Elle consiste à prélever la ressource de façon moins intense et à laisser davantage les forêts vieillir et mourir naturellement. C’est ce que défendent certaines organisations non gouvernementales (ONG), comme Canopée ou Les Amis de la Terre, qui tablent sur un prélèvement de bois constant par rapport à aujourd’hui, mais mieux réparti.

Cette seconde option serait moins coûteuse sur le plan économique, plus favorable à la biodiversité forestière et présente un bilan carbone un peu meilleur à court et moyen termes.

En revanche, à long terme, faute d’intervention humaine, la mortalité des forêts liée au réchauffement climatique pourrait occasionner un bilan carbone légèrement négatif.

Enfin, une moindre intervention serait plus dommageable pour la filière sylvicole et ses emplois, ainsi que pour l’indépendance énergétique française, car la récolte de bois-énergie serait inférieure.

Entre gestion intensive et extensive, il existe par ailleurs des propositions intermédiaires, comme celle de l’association Solagro, qui mise dans son scenario Afterres2050 sur une augmentation des prélèvements d’environ 20 %, mieux répartis entre les massifs.

Cette hausse de la récolte permettrait, selon l’ONG, de financer l’adaptation des forêts au réchauffement climatique. Ce serait en revanche la filière bois-énergie qui en bénéficierait majoritairement en aval.

L’organisation anticipe en effet, d’une part, une progression modérée de la demande de produits durables en bois, et, d’autre part, une forte augmentation de la mortalité des forêts, qui viendrait alimenter cette filière bois-énergie.

Surtout, celle-ci se développerait non en raison du chauffage au bois, mais de la pyrogazéification, qui consiste à brûler du bois pour le transformer en biogaz. Solagro mise sur la maturité de cette technique pour remplacer une partie du gaz fossile.
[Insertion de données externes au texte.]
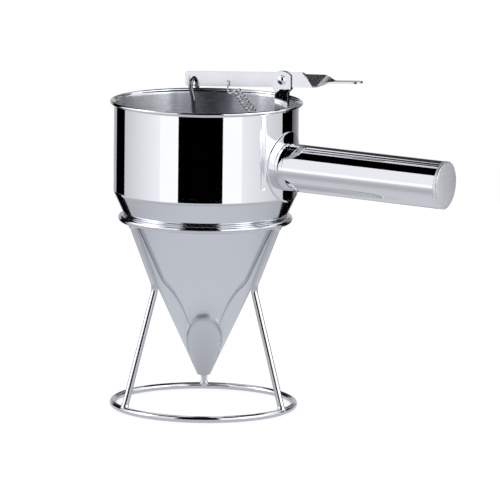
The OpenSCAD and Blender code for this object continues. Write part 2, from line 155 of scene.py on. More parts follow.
def addPiece(name, bm, materials, node, body, place=None, sheet=False):
    if place:
        bmesh.ops.transform(bm, matrix=place, verts=bm.verts)
    for face in bm.faces:
        face.smooth = True
    mesh = bpy.data.meshes.new(name)
    bm.to_mesh(mesh)
    bm.free()
    mesh.set_sharp_from_angle(angle=math.radians(32))
    for look in materials:
        mesh.materials.append(steel[look])
    piece = bpy.data.objects.new(name, mesh)
    scene.collection.objects.link(piece)
    if sheet:
        weighted = piece.modifiers.new("flatSides", "WEIGHTED_NORMAL")
        weighted.keep_sharp = True
    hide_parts(node)
    if body:
        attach(piece, body)
    return piece


# Grain is the number of noise cells per metre along x, y and z.
finishes = {
    "mirror": {"color": (0.865, 0.872, 0.895), "grain": (60, 60, 900), "rough": (0.015, 0.04),
               "streak": 0.015, "bump": 0.02, "depth": 0.001},
    "spun": {"color": (0.80, 0.815, 0.85), "grain": (20, 20, 1900), "rough": (0.24, 0.32),
             "streak": 0.10, "bump": 0.04, "depth": 0.003, "anisotropy": 1.0, "turn": 0.25},
    # the cone's inside: the spun finish with a much darker colour, painted shade inside the funnel
    "coneInside": {"color": (0.42, 0.43, 0.46), "grain": (20, 20, 1900), "rough": (0.30, 0.38),
                   "streak": 0.08, "bump": 0.05, "depth": 0.004},
    "satin": {"color": (0.82, 0.835, 0.87), "grain": (420, 420, 60), "rough": (0.07, 0.12),
              "streak": 0.03, "bump": 0.05, "depth": 0.003},
    "cap": {"color": (0.96, 0.965, 0.98), "grain": (900, 900, 90), "rough": (0.46, 0.56),
            "streak": 0.04, "bump": 0.1, "depth": 0.005},
    "strip": {"color": (0.80, 0.805, 0.825), "grain": (60, 1500, 1500), "rough": (0.18, 0.27),
              "streak": 0.05, "bump": 0.06, "depth": 0.003},
    "plunger": {"color": (0.82, 0.83, 0.85), "grain": (500, 500, 60), "rough": (0.03, 0.07),
                "streak": 0.03, "bump": 0.05, "depth": 0.002},
    "rod": {"color": (0.22, 0.225, 0.24), "grain": (500, 500, 60), "rough": (0.04, 0.08),
            "streak": 0.03, "bump": 0.05, "depth": 0.002},
    "spring": {"color": (0.92, 0.925, 0.94), "grain": (500, 500, 500), "rough": (0.30, 0.40),
               "streak": 0.05, "bump": 0.05, "depth": 0.002},
    "cheek": {"color": (0.70, 0.71, 0.735), "grain": (60, 1500, 1500), "rough": (0.05, 0.09),
              "streak": 0.05, "bump": 0.05, "depth": 0.002},
    "wire": {"color": (0.80, 0.805, 0.825), "grain": (400, 400, 80), "rough": (0.09, 0.14),
             "streak": 0.03, "bump": 0.04, "depth": 0.002},
}


def makeSteel(name, look):
    material = bpy.data.materials.new(name)
    material.use_nodes = True
    nodes, links = material.node_tree.nodes, material.node_tree.links
    nodes.clear()
    output = nodes.new("ShaderNodeOutputMaterial")
    shader = nodes.new("ShaderNodeBsdfPrincipled")
    shader.inputs["Metallic"].default_value = 1
    shader.inputs["Anisotropic"].default_value = look.get("anisotropy", 0)
    shader.inputs["Anisotropic Rotation"].default_value = look.get("turn", 0)
    links.new(shader.outputs["BSDF"], output.inputs["Surface"])

    place = nodes.new("ShaderNodeTexCoord")
    stretch = nodes.new("ShaderNodeMapping")
    stretch.inputs["Scale"].default_value = look["grain"]
    links.new(place.outputs["Object"], stretch.inputs["Vector"])
    grain = nodes.new("ShaderNodeTexNoise")
    grain.inputs["Scale"].default_value = 1
    grain.inputs["Detail"].default_value = 4
    grain.inputs["Roughness"].default_value = 0.6
    links.new(stretch.outputs["Vector"], grain.inputs["Vector"])

    haze = nodes.new("ShaderNodeTexNoise")  # broad, faint differences in the polish
    haze.inputs["Scale"].default_value = 35
    haze.inputs["Detail"].default_value = 3
    links.new(place.outputs["Object"], haze.inputs["Vector"])

    tint = nodes.new("ShaderNodeMix")
    tint.data_type = "RGBA"
    tint.inputs["A"].default_value = (*[c * (1 - look["streak"]) for c in look["color"]], 1)
    tint.inputs["B"].default_value = (*look["color"], 1)
    links.new(grain.outputs["Fac"], tint.inputs["Factor"])
    links.new(tint.outputs["Result"], shader.inputs["Base Color"])

    both = nodes.new("ShaderNodeMix")
    both.inputs["Factor"].default_value = 0.5
    links.new(grain.outputs["Fac"], both.inputs["A"])
    links.new(haze.outputs["Fac"], both.inputs["B"])
    rough = nodes.new("ShaderNodeMapRange")
    rough.inputs["From Min"].default_value = 0.3
    rough.inputs["From Max"].default_value = 0.7
    rough.inputs["To Min"].default_value, rough.inputs["To Max"].default_value = look["rough"]
    links.new(both.outputs["Result"], rough.inputs["Value"])
    links.new(rough.outputs["Result"], shader.inputs["Roughness"])

    bump = nodes.new("ShaderNodeBump")
    bump.inputs["Strength"].default_value = look["bump"]
    bump.inputs["Distance"].default_value = look["depth"] * mm
    links.new(grain.outputs["Fac"], bump.inputs["Height"])
    links.new(bump.outputs["Normal"], shader.inputs["Normal"])
    return material


steel = {name: makeSteel(name + "Steel", look) for name, look in finishes.items()}
print("steel finishes made")

cup = {
    "radius": 62.5, "height": 61.2, "wall": 0.8, "shoulder": 5, "bead": 1.2, "beadOut": 1.6,
    "steps": 288,
}
cone = {"angle": 24.8, "tipRadius": 4.35, "wall": 0.8, "tipEdge": 0.15, "steps": 288}
groove = {
    "angle": -24.8, "halfWidth": 1.75, "foot": 156.8, "soft": 0.11, "depth": 0.3, "corner": 0.9,
    "topDrop": 2.2, "reach": 3.2, "columns": 56, "rows": 24, "rowStep": 0.2, "rowsBelow": 2,
    "topRows": (1.2, 0.6, 0.2), "sideMargin": 0.015, "topMargin": 0.3, "margin": 0.1, "slack": 1.001,
}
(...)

Au-delà de ce débat crucial sur la gestion des forêts et sur les débouchés du bois à privilégier, les experts s’accordent pour prôner un traitement différencié des massifs forestiers de manière à préserver les plus riches en biodiversité et à exploiter en priorité ceux promis à une mort rapide.

Économiquement comme écologiquement, les forêts et leur bois sont si polyvalents qu’arbitrer entre leurs usages est complexe. Bien placer le curseur entre gestion intensive et extensive nécessite de clarifier les priorités politiques, et de jongler avec beaucoup d’incertitudes.